Researchers improve fundamental knowledge of erosion risks in Great Barrier Reef catchments

7 December 2023
CWiMI researcher Dr Pascal Bolz working with models created under the ACARP-funded project. 

University of Queensland (UQ) scientists are collaborating with some of Central Queensland’s largest miners to minimise the amount of sediment reaching the Great Barrier Reef from their operations.

As part of a project funded by the Australian Coal Association Research Program (ACARP), a multidisciplinary team from UQ’s Sustainable Minerals Institute (SMI) is cooperating with industry environmental teams to develop and validate technical guidelines that will improve erosion and sediment control management.

Sediment run-off into the Great Barrier Reef lagoon can result in a variety of harmful responses from seagrasses and coral communities which, if widespread, could alter coral reef structures.

Professor Claire Côte, Director of SMI’s Centre for Water in the Minerals Industry (CWiMI) said the project is an opportunity to generate new scientific knowledge.  

“The quality of water entering the Great Barrier Reef lagoon over the past 170 years has declined significantly as the regional basins have been extensively modified for agriculture and urban settlement,” Professor Côte said.

“Managing sediment run-off is a key focus of the state government’s Queensland Reef Water Quality Program, and the world will be watching what Australia does to protect the Reef.

“Mining itself is a very small contributor to sediment run-off – it isn’t even captured by government modelling – but the industry decided to take a leadership position on the issue.

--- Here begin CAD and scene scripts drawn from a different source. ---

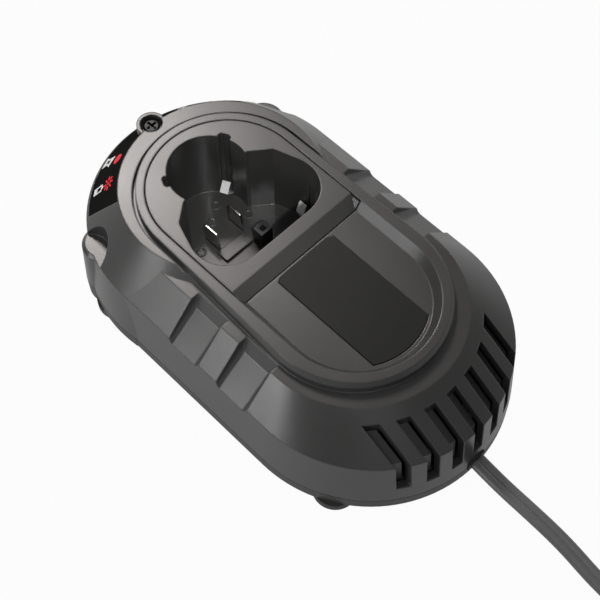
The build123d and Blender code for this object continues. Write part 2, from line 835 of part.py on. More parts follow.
with BuildPart() as vent_baffle:
    add(hollow(skin_drop + fit, wall + fit, roof_height))
    add(
        hollow(skin_drop + fit + 1.4 * baffle_thickness, wall + fit + baffle_thickness, roof_height),
        mode=Mode.SUBTRACT,
    )
    add(comb.part, mode=Mode.INTERSECT)

with BuildPart() as top_screw:
    head_seat = boss_height - counterbore_depth
    with Locations((boss_x, 0)):
        standing(top_head_radius, head_seat, head_seat + top_head_height)
        standing(case_shank_radius, top_screw_tip, head_seat)
    fillet(top_screw.edges().sort_by(Axis.Z)[-1], top_head_height / 3)
    with Locations((boss_x, 0, head_seat + top_head_height)):
        Box(*cross_slot, mode=Mode.SUBTRACT)
        with Locations(Rotation(0, 0, 90)):
            Box(*cross_slot, mode=Mode.SUBTRACT)

with BuildPart() as case_screws:
    head_top = base_height + foot_sink + case_head_height + fit
    with Locations(*foot_places):
        standing(case_head_radius, head_top - case_head_height, head_top)
        standing(case_shank_radius, head_top, base_height + case_screw_length)

feet = {}
for name, place in zip(("front_left", "front_right", "rear_left", "rear_right"), foot_places):
    with BuildPart() as foot:
        with Locations(place):
            standing(foot_radius, 0, base_height + foot_sink)
        fillet(foot.edges().filter_by(GeomType.CIRCLE).sort_by(Axis.Z)[0], foot_round)
    feet["foot_" + name] = foot

# Circuit board and what stands on it
with BuildPart() as circuit_board:
    with BuildSketch(Plane.XY.offset(board_bottom)):
        RectangleRounded(board_length, board_width, board_corner)
        with Locations(*standoffs):
            Circle(small_shank_radius + seat, mode=Mode.SUBTRACT)
        with Locations(*foot_places):
            Circle(lower_post_radius + fit, mode=Mode.SUBTRACT)
    extrude(amount=board_thickness)

with BuildPart() as board_screws:
    with Locations(*standoffs):
        standing(small_head_radius, board_top, board_top + small_head_height)
        standing(small_shank_radius, base_height + fit, board_top)

with BuildPart() as terminal_holder:
    holder_x = (blade_foot[0] + blade_foot[1]) / 2
    with Locations((holder_x, 0, board_top)):
        Box(
            blade_foot[1] - blade_foot[0] + 2 * wall,
            2 * blade_y + 3 * wall,
            cup_floor - cup_floor_thickness - board_top,
            align=(Align.CENTER, Align.CENTER, Align.MIN),
        )
    with Locations((holder_x, blade_y, board_top), (holder_x, -blade_y, board_top)):
        Box(
            blade_foot[1] - blade_foot[0] + 2 * seat,
            blade_thickness + 2 * seat,
            3 * wall,
            mode=Mode.SUBTRACT,
        )

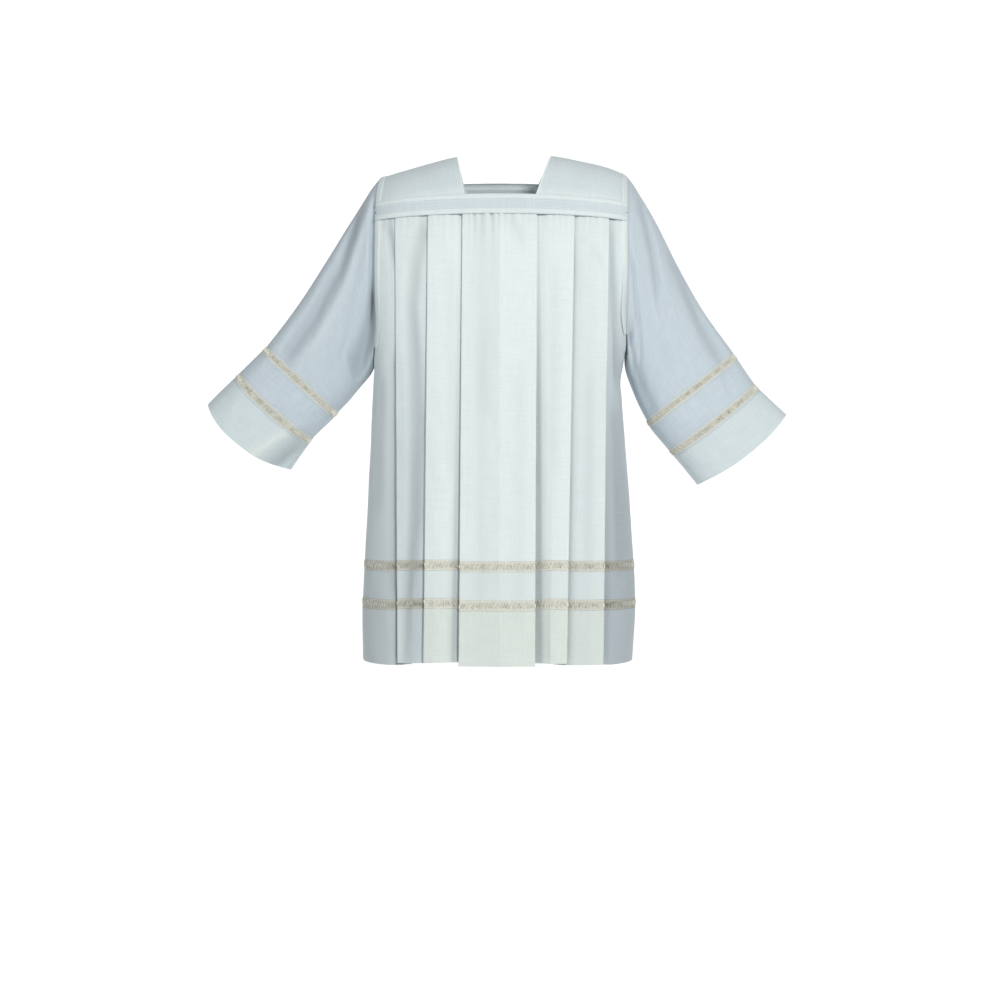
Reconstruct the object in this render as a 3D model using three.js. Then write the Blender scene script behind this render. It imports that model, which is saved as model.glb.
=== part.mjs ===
// A cotta, worn open and hollow: a pleated body under a square yoke, wide set-in sleeves, and two bands of
// openwork insertion round the body and round each sleeve above their doubled hems.
// Millimetres, +Z up. The origin is midway between the two shoulder-neck points, the front faces -Y and the
// wearer's left is +X. Every cloth piece is a wall of real thickness round the hollow where the wearer stands.
import * as THREE from 'three';

// Rows of numbers turned into rows of named values
const table = (columns, ...rows) => {
  const names = columns.split(' ');
  return rows.map((row) => Object.fromEntries(names.map((name, i) => [name, row[i]])));
};

// Thicknesses
const CLOTH = 1.6;
const DOUBLE_CLOTH = 2.4; // hems, cuffs and the stitched strip along the armhole
const TRIM = 2.0;
const NECK_EDGE = 2.6;
const SEAM_GAP = 0.3;
const SLEEVE_SEAM_GAP = 0.5; // along the top; the seams close up towards the underarm

// Body lengths, from the hem upwards
const HEM_LEVEL = -978;
const BODY_HEM = 103;
const INSERTION = 20;
const STRIP = 53;
const HEM_TOP = HEM_LEVEL + BODY_HEM;
const STRIP_BOTTOM = HEM_TOP + INSERTION;
const STRIP_TOP = STRIP_BOTTOM + STRIP;
const PANEL_BOTTOM = STRIP_TOP + INSERTION;
const CHEST_LEVEL = -140; // above it the cloth arches over the shoulder

// Sleeve lengths along the top of the sleeve, from the armhole outwards
const SLEEVE = 400;
const CUFF = 70;
const SLEEVE_STRIP_START = SLEEVE + INSERTION;
const SLEEVE_STRIP_END = SLEEVE_STRIP_START + STRIP;
const CUFF_START = SLEEVE_STRIP_END + INSERTION;
const CUFF_END = CUFF_START + CUFF;

const FRONT = -1;
const BACK = 1;

// The body's outline at each level: half widths to the wearer's left and right, depths to the front and back
const BODY_SECTIONS = [
  { z: -140, left: 254, right: 249, front: 118, back: 104, square: 4.6 },
  { z: -260, left: 252, right: 248, front: 124, back: 112, square: 4.4 },
  { z: -350, left: 246, right: 246, front: 127, back: 117, square: 4.0 },
  { z: -400, left: 240, right: 243, front: 129, back: 119, square: 3.8 },
  { z: -440, left: 234, right: 245, front: 130, back: 121, square: 3.7 },
  { z: -540, left: 241, right: 250, front: 134, back: 125, square: 3.5 },
  { z: -700, left: 252, right: 258, front: 140, back: 132, square: 3.2 },
  { z: -875, left: 261, right: 267, front: 148, back: 142, square: 2.9 },
  { z: -978, left: 255, right: 266, front: 152, back: 148, square: 2.8 },
];

// Height of the shoulder ridge across the wearer
const SHOULDER_RIDGE = [
  { x: -229, z: -41 },
  { x: -180, z: -26 },
  { x: -130, z: -12 },
  { x: -85, z: -1 },
  { x: 0, z: 4 },
  { x: 101, z: 1 },
  { x: 156, z: -9 },
  { x: 197, z: -18 },
  { x: 227, z: -28 },
  { x: 244, z: -37 },
];

// The armholes: x at the shoulder, level of the underarm, half depths and the height of the curve under the arm
const ARMHOLES = {
  left: { top: 244, under: -385 },
  right: { top: 229, under: -410 },
};
const ARMHOLE_DEPTH = { front: 85, back: 78 };
const ARMHOLE_CURVE = 95;
const ARMHOLE_ROUND = 2.2;
const ARMHOLE_STRIP = 8; // width of the stitched strip along the edge
const STRIP_STARTS = { below: 20, over: 40 }; // where it takes its full thickness, under the yoke seam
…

“Importantly, the tools and techniques we are developing will not just be useful in a mining context but can also be applied by sectors that are far larger sediment contributors, such as agriculture.”

The project, which is expected to run for two years, builds on an earlier ACARP-funded scoping project in which CWiMI reviewed the mining industry’s erosion and sediment control practices.

That project found industry’s practices complied with regulations but could be better documented and communicated through the adoption of a soil erosion model that has been proven to work on a larger scale.

The chosen model was originally designed for agricultural applications and is commonly used in construction sites, but has never been validated for mine sites.

CWiMI’s Dr Robynne Chrystal said the proposal was well received and the next step would be to validate the model with on-site testing.

“Industry support is critical to this project because we need to collect data from sites,” Dr Chrystal said.

“Fortunately, local companies have been very supportive, with Yancoal, Anglo American, BHP and Glencore providing us with detailed data and access to their mines.”

“The next step will be to travel out to these sites and set up sediment traps to collect data that can be used to validate the modelling results”.

“Storm water will be collected in a basin and the quantity of sediment that collects at the bottom will be measured over a couple of months to better understand how quickly it accumulates.”

Parallel to this, Dr Pascal Bolz, a spatial scientist within CWiMI, contacted the US Department of Agriculture (USDA) to begin discussions about another model.

“Their model is different as it can clearly map and show the pathways through which sediments can end up in the environment, it goes beyond a risk assessment,” said Dr Bolz.

“We see great potential in using this as it has not been done in Australia yet.”